In fact, one of the most insidious conspiracy theories of the moment holds that Jews are actively engineering the refugee “crisis.” The Tree of Life synagogue shooter targeted the Jews of Pittsburgh last fall because he believed that billionaire Jewish financier George Soros, and Jewish people in general, were working to bring immigrants into the United States to destroy the white American way of life. This directly echoes Adolf Hitler, who in Mein Kampf presented Jewish people as a rat-like alien infestation, eating away at the German volk. Linking Jewish people to a leftist program of calculated, corrupting immigration is simply an extension of Nazi propaganda. “Cultural Marxism” echoes and amplifies these strains of antisemitism, which collectively present Jewish people as conniving to destroy white culture, heritage, and purity.

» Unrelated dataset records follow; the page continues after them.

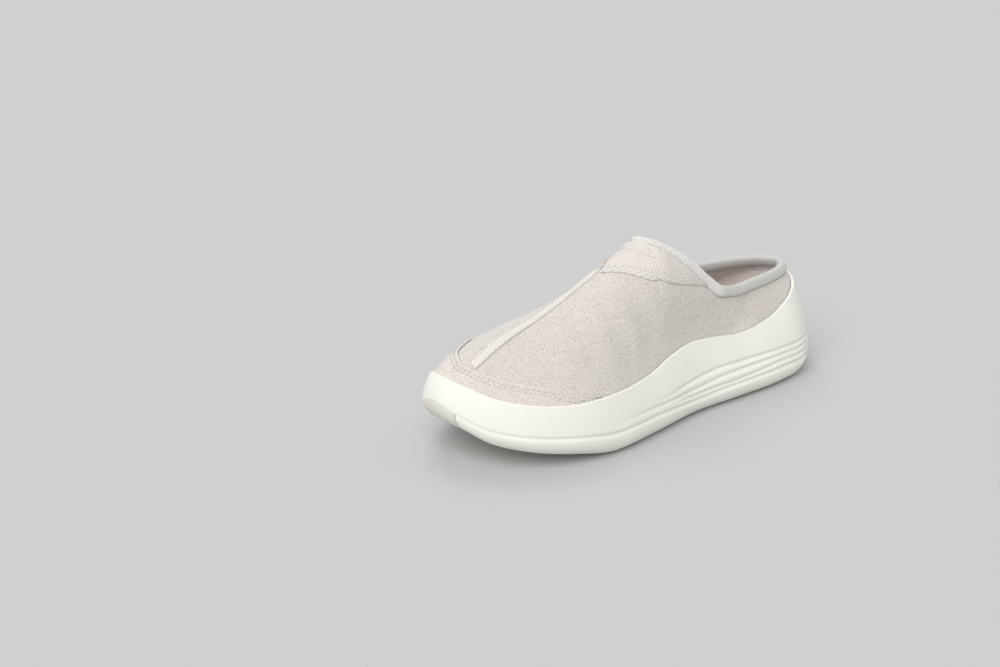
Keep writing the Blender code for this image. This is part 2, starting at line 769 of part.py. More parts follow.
def toe_pod_grid(grow, depth):
    """Grid over the toe: rows from the rear of the pod, under the toe and up its face."""
    half = TOE_POD_HALF + grow
    counts = 9
    across_shares = np.linspace(-1.0, 1.0, counts)
    arc = {}
    for side in (1, -1):
        line = half_plan(side)
        arc[side] = np.linalg.norm(np.diff(line, axis=0), axis=1).sum()
    rows = []
    start = TOE_POD_START * LENGTH - grow
    tall = foam_level(1.0, 3) - foam_level(1.0, 1)
    top = tall * TOE_POD_TOP + grow
    ups = np.array([0.0, 0.10, 0.28, 0.55, 1.0]) * top
    for k in range(6):
        share_along = k / 6
        row = []
        for c in across_shares:
            side = 1 if c >= 0 else -1
            end = toe_pod_edge(side, abs(c) * half, arc, 0.0, depth)
            rear = np.array([end[0] * 0.72, start + 0.008 * c ** 4])
            spot = rear + (end[:2] - rear) * share_along
            along = min(max(spot[1] / LENGTH, 0), 1)
            row.append((spot[0], LENGTH / 2 - spot[1], foam_level(along, 1) - depth))
        rows.append(np.array(row, float))
    for up in ups:
        row = []
        for c in across_shares:
            side = 1 if c >= 0 else -1
            narrow = 1.0 - 0.10 * up / top
            fall = 1.0 - 0.22 * c * c
            end = toe_pod_edge(side, abs(c) * half * narrow, arc, up * fall, depth)
            row.append((end[0], LENGTH / 2 - end[1], end[2]))
        rows.append(np.array(row, float))
    return rows


def toe_pod_edge(side, away, arc, up, depth):
    """Point of the foam's outer face near the tip, moved out by depth along its normal."""
    share = 1.0 - away / arc[side]
    point, normal = plan_at(side, np.array([share]))
    if away < 1e-6:
        normal = np.array([[0.0, -1.0]])
    along = np.clip(point[:, 1] / LENGTH, 0, 1)
    base = foam_level(along, 1)
    tilt = math.asin(min(1.0, max(0.0, (EDGE_RADIUS - up) / EDGE_RADIUS)))
    inset = wall_inset(along, np.array([up]))[0] - depth * math.cos(tilt)
    x = point[0, 0] + normal[0, 0] * inset
    y = point[0, 1] + normal[0, 1] * inset
    return np.array([x, y, base[0] + up - depth * math.sin(tilt)])


def build_toe_pod(group, finish):
    inner = toe_pod_grid(0.0, -0.0018)
    outer = toe_pod_grid(0.0, 0.0002)
    return patch("toe_pod", inner, outer, group, finish)


def toe_pod_cutter(group):
    inner = toe_pod_grid(GAP, -0.0018 - GAP)
    outer = toe_pod_grid(GAP, 0.0040)
    return patch("toe_pod_recess", inner, outer, group, None)


def arch_cutter(group):
    """Ribbed scoop: a block with a waved top, cut to the arch's outline."""
    half = BALL_WIDTH / 2
    steps = int(round(1.15 * half / (ARCH_RIB / 4)))
    xs = -1.12 * half + np.arange(steps + 1) * ARCH_RIB / 4
    wave = ARCH_HEIGHT + ARCH_WAVE * np.cos((xs - xs[0]) / ARCH_RIB * 2 * math.pi)
    ys = (0.325 * LENGTH, 0.625 * LENGTH)
    rings = []
    for y in ys:
        low = [(x, LENGTH / 2 - y, -0.006) for x in xs[::-1]]
        high = [(x, LENGTH / 2 - y, z) for x, z in zip(xs, wave)]
        rings.append(np.array(high + low))
    count = len(rings[0])
    faces = loft(rings)
    faces.append(tuple(range(count - 1, -1, -1)))
    faces.append(tuple(range(count, 2 * count)))
    block = add_object("arch_ribs", np.vstack(rings), faces, group, None, False)
    points = [(side * half, along * LENGTH) for along, side in ARCH]
    line = closed_curve(points[:8], 3)[:22]
    line = np.vstack([line, np.array([points[8], points[9]])])
    prism = []
    for z in (-0.010, 0.020):
        prism.append(np.array([(x, LENGTH / 2 - y, z) for x, y in line]))
    count = len(line)
    faces = loft(prism)
    faces.append(tuple(range(count - 1, -1, -1)))
    faces.append(tuple(range(count, 2 * count)))
    outline = add_object("arch_outline", np.vstack(prism), faces, group, None, False)
    outward(block)
    outward(outline)
    boolean(block, outline, "INTERSECT")
    return block


def outward(item):
    """Turn the faces of a closed mesh outwards if its volume comes out negative."""
    shape = bmesh.new()
    shape.from_mesh(item.data)
    bmesh.ops.recalc_face_normals(shape, faces=shape.faces)
    if shape.calc_volume(signed=True) < 0:
        bmesh.ops.reverse_faces(shape, faces=shape.faces)
    shape.to_mesh(item.data)
    shape.free()


def boolean(item, cutter, operation):
    step = item.modifiers.new("cut", "BOOLEAN")
    step.operation = operation
    step.solver = "EXACT"
    step.object = cutter
    apply_modifiers(item)


def centre_on_origin(pieces):
    """Slide the shoe sideways so that the origin is under the middle of its box."""
    sides = [vert.co.x for piece in pieces for vert in piece.data.vertices]
    middle = (min(sides) + max(sides)) / 2
    for piece in pieces:
        for vert in piece.data.vertices:
            vert.co.x -= middle
        piece.data.update()


def main():
    clear_scene()
    scene = bpy.context.scene
    group = bpy.data.collections.new("sneaker_mule")
    cutters = bpy.data.collections.new("cutters")
    scene.collection.children.link(group)
    scene.collection.children.link(cutters)

    foam = material("foam_off_white", (0.78, 0.76, 0.69), 0.60)
    rubber = material("rubber_light_grey", (0.70, 0.69, 0.63), 0.55)
    suede = material("suede_pinkish_grey", (0.60, 0.54, 0.52), 0.95)
    cap = material("suede_cap", (0.61, 0.55, 0.53), 0.95)
    tape = material("tape_cool_grey", (0.62, 0.61, 0.61), 0.85)
    side_tape_a = material("tape_cool_grey_outer", (0.62, 0.61, 0.61), 0.85)
    side_tape_b = material("tape_cool_grey_inner", (0.62, 0.61, 0.61), 0.85)
    binding = material("binding_grey", (0.55, 0.53, 0.53), 0.80)
    lining = material("insole_grey_mauve", (0.45, 0.40, 0.40), 0.90)
    toe_rubber = material("rubber_toe", (0.70, 0.69, 0.63), 0.55)

    midsole = build_midsole(group, foam)
    outward(midsole)
    pieces = [
        build_insole(group, lining),
        build_upper(group, suede),
        build_toe_cap(group, cap),
        build_centre_tape(group, tape),
        build_side_tape("side_tape_outer", 1, group, side_tape_a),
        build_side_tape("side_tape_inner", -1, group, side_tape_b),
        build_binding(group, binding),
        build_heel_pod(group, rubber),
        build_toe_pod(group, toe_rubber),
    ]
    for piece in pieces:
        outward(piece)
    for cutter in (heel_pod_cutter(cutters), toe_pod_cutter(cutters), arch_cutter(cutters)):
        outward(cutter)
        cutter.hide_render = True
        cutter.display_type = "WIRE"
        boolean(midsole, cutter, "DIFFERENCE")
    for item in list(cutters.objects):
        item.hide_render = True
        item.display_type = "WIRE"
    centre_on_origin(pieces + [midsole])


main()
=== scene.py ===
"""Sneaker mule, left foot: the looks of the shoe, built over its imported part.

Sizes are in metres. The toe points to -Y, the outer side of the foot is +X and the floor is z = 0.
"""

import math

import bpy
import numpy as np
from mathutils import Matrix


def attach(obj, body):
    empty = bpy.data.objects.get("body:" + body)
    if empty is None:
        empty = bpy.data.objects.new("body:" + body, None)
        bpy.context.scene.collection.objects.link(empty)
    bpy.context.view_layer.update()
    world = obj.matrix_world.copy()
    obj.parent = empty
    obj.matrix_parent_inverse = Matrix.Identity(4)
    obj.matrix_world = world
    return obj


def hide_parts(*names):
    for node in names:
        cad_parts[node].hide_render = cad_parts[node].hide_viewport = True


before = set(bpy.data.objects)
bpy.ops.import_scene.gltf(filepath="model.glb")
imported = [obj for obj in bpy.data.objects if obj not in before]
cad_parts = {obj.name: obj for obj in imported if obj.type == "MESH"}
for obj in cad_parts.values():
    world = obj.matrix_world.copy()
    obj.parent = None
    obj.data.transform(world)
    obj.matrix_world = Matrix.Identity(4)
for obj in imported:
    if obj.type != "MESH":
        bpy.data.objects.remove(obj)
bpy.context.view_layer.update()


# Midsole: one moulding of soft off-white foam with a thin rim that cups the upper.
# The wall is moulded with four grooves that fan out to the heel, and the underside
# with contour rings under the ball of the foot and a ribbed scoop under the arch.
LENGTH = 0.300
HALF_BALL = 0.054
RIM_UNIT = 0.065
EDGE_ROLL = 0.0097
LIP = 0.002
GAP = 0.0003
GROOVE_DEPTH = 0.0011
GROOVE_HALF = 0.0019
SIDE_SHIFT = 0.00227      # the part stands with the middle of its box on the origin
TIP_SIDE = -0.040
ROUND_STEPS = 480
WALL_STEPS = 96
TREAD_STEPS = 92

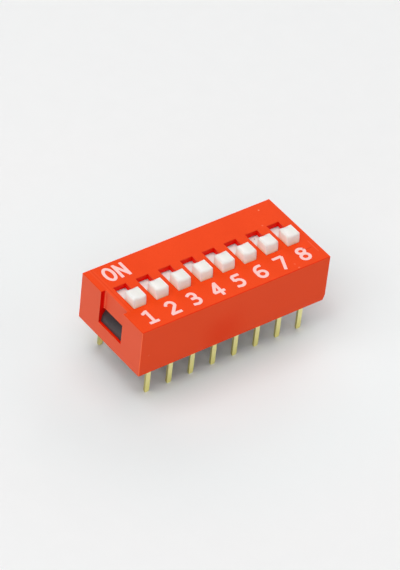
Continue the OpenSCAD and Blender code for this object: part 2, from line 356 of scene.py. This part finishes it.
def cover_plastic():
    n = Nodes("cover_plastic")
    grain = n.noise(per_mm=9, detail=3)
    colour = n.mix(n.spread(n.noise(per_mm=0.25, detail=3), 0, 1), *COVER_REDS)
    colour = n.mix(n.span(grain, 0.35, 0.75, 0, 0.35), colour, GRAIN_RED)
    # Painted reflection: the ends and the sides get paler reds that stand in for their sheen
    colour = n.mix(n.face("X", share=0.8), colour, END_SHEEN_RED)
    colour = n.mix(n.face("Y", share=0.8), colour, SIDE_SHEEN_RED)
    # Painted shade: light that bounces about inside the slots and windows deepens their red, painted
    # here through an occlusion mask
    below_top = n.span(n.place_mm("Z"), TOP_Z - 0.10, TOP_Z - 0.02, 1, 0)
    deep = n.times(n.hollow(reach_mm=1.2, least=0.55, most=0.85), below_top)
    colour = n.mix(deep, colour, SLOT_SHADE_RED)
    # The long top edges turn a purer red as painted shade, and the upright ones paler as a painted
    # highlight
    colour = n.mix(n.edge("Y", "Z"), colour, TOP_EDGE_SHADE_RED)
    colour = n.mix(n.edge("X", "Y"), colour, UPRIGHT_EDGE_HIGHLIGHT_RED)
    # Painted shade: the side walls of the end recess turn a deep red
    bottom = RECESS_DEPTH - COVER_X
    recess = n.span(n.place_mm("X"), bottom, bottom + 0.1, 1, 0)
    recess = n.times(recess, n.band(n.place_mm("Y"), 0, RECESS_HALF, 0.1))
    recess = n.times(recess, n.span(n.facing("Y"), 0.4, 0.9, 0, 1))
    colour = n.mix(recess, colour, RECESS_SHADE_RED)
    colour = n.marked(colour, UPWARD, "XY", TOP_MARKS_AND_HIGHLIGHT)
    colour = n.marked(colour, FORWARD, "XZ", FRONT_SHADE_AND_MARKS)
    n.paint(colour, n.spread(grain, 0.42, 0.52))
    # Fine grain on slow waves that are three times as deep
    fine = n.noise(per_mm=14, detail=4, roughness=0.6)
    waves = n.times(n.noise(per_mm=1.1, detail=2), 3.0)
    n.bump(n.math("ADD", fine, waves), depth_mm=0.0012)
    n.set(IOR=1.5, Specular_IOR_Level=0.07)
    return n.material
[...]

Support for the right-wing government in Israel has led some American Jews to gloss over the rabid anti-leftism of the Nazis. The National Review’s Jonah Goldberg, for example, wrote an entire book claiming that Hitler was really a leftist. The truth is that Hitler was as determined to exterminate the left as he was to exterminate Jewish people, in part because he did not distinguish between leftists and Jewish people (the rarely fully quoted first line of Martin Niemöller’s poem reads, “First they came for the socialists . . .”). Hitler saw himself as waging a heroic battle against what he called “the Jewish doctrine of Marxism”—an alien leftist creed designed to destroy Aryan German integrity and destiny. “Cultural Marxism,” in extending Hitler’s logic, is a reminder that Jewish people are attacked in part because they are seen as leftists, and that leftists are attacked in part because they are seen as Jews.

There is antisemitism in left communities, too, and it’s important to work against it. But right now it’s far more urgent to recognize that the right’s reactionary, conspiracy-theory fueled vision is structured around antisemitism. The invocation of “cultural Marxism” is a warning: the more power the far right gains, the less safe Jews will be.

Noah Berlatsky is the author of Nazi Dreams: Films About Fascism.